What this task involves — For this exercise, copy out each line of the material below that includes "joints".

Data segment —
^^^^^^^^^^^^^^^^
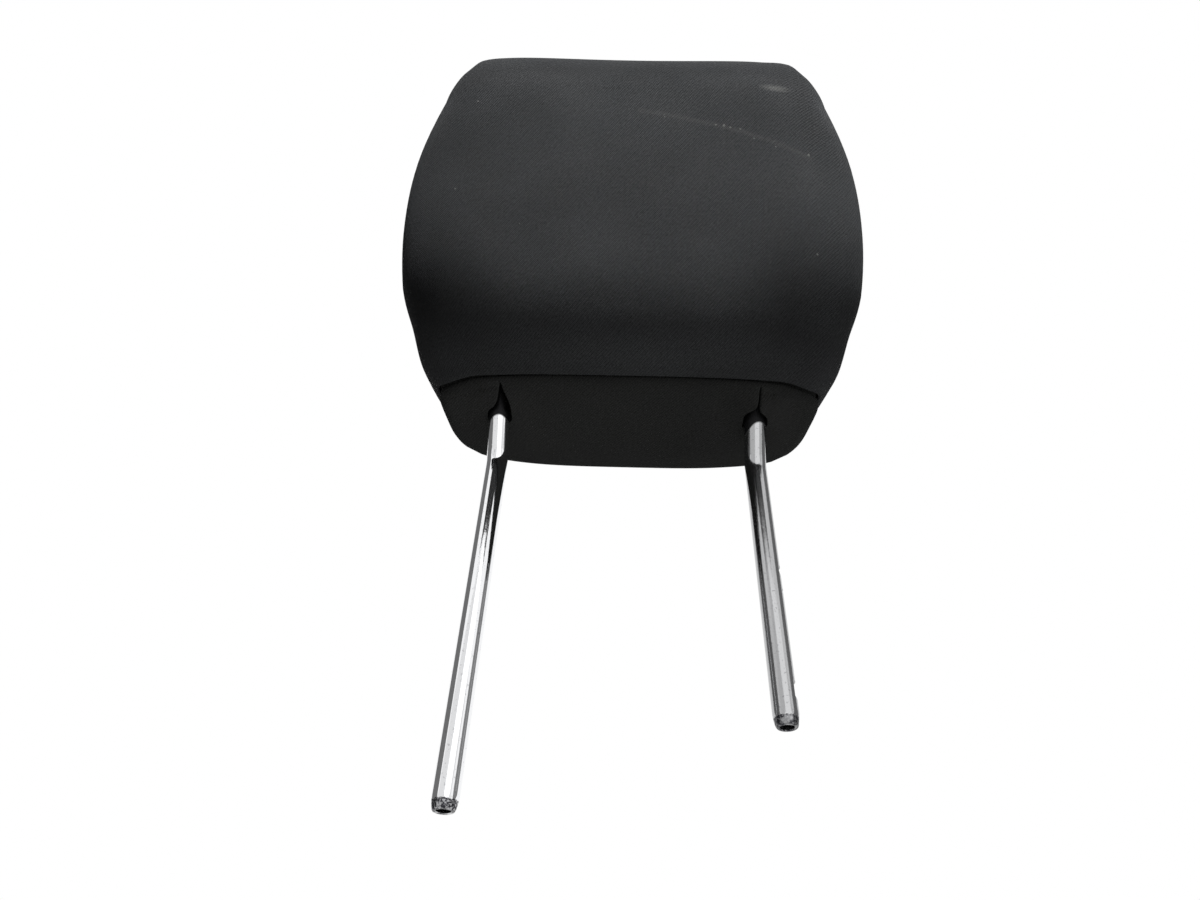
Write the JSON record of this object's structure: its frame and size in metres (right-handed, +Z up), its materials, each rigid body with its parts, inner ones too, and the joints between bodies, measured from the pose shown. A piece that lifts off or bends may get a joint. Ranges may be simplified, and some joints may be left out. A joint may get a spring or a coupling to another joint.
{
  "type": "head restraint",
  "caption": "Padded fabric head restraint that swivels on the cross tube of two bent, chromed posts of unequal length, with height notches cut in the shorter post.",
  "frame": {"origin": "midway between the two straight lower posts, level with the lower end of the longer post", "axes": "+Z up along the straight lower posts, -Y the way the padded face looks, +X to the side of the shorter, notched post"},
  "size_m": [0.266, 0.1796, 0.4079],
  "materials": {
    "chrome_tube": "polished",
    "steel": "satin",
    "face_fabric": "matte",
    "panel_fabric": "matte",
    "foam": "matte",
    "carrier_plastic": "matte",
    "bush_plastic": "satin",
    "strip_plastic": "satin"
  },
  "bodies": {
    "post_frame": {"left_post": "chrome_tube", "right_post": "chrome_tube", "cross_tube": "steel", "tilt_stop_tab": "steel"},
    "pad": {"main_cover": "face_fabric", "bottom_cover": "panel_fabric", "front_foam": "foam", "rear_foam": "foam", "front_carrier": "carrier_plastic", "rear_carrier": "carrier_plastic", "left_swivel_bush": "bush_plastic", "right_swivel_bush": "bush_plastic", "left_friction_clip": "steel", "right_friction_clip": "steel", "left_clip_screw": "steel", "right_clip_screw": "steel", "carrier_screw_1": "steel", "carrier_screw_2": "steel", "carrier_screw_3": "steel", "carrier_screw_4": "steel", "cover_hook_strip": "strip_plastic", "panel_catch_strip": "strip_plastic"}
  },
  "joints": [
    {"name": "pad_tilt", "type": "hinge", "parent": "post_frame", "child": "pad", "pos_m": [0, -0.05408, 0.2813], "axis": [1, 0, 0], "range_deg": [0, 12]}
  ]
}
^^^^^^^^^^^^^^^^
Full response —
Write the JSON record of this object's structure: its frame and size in metres (right-handed, +Z up), its materials, each rigid body with its parts, inner ones too, and the joints between bodies, measured from the pose shown. A piece that lifts off or bends may get a joint. Ranges may be simplified, and some joints may be left out. A joint may get a spring or a coupling to another joint.
  "joints": [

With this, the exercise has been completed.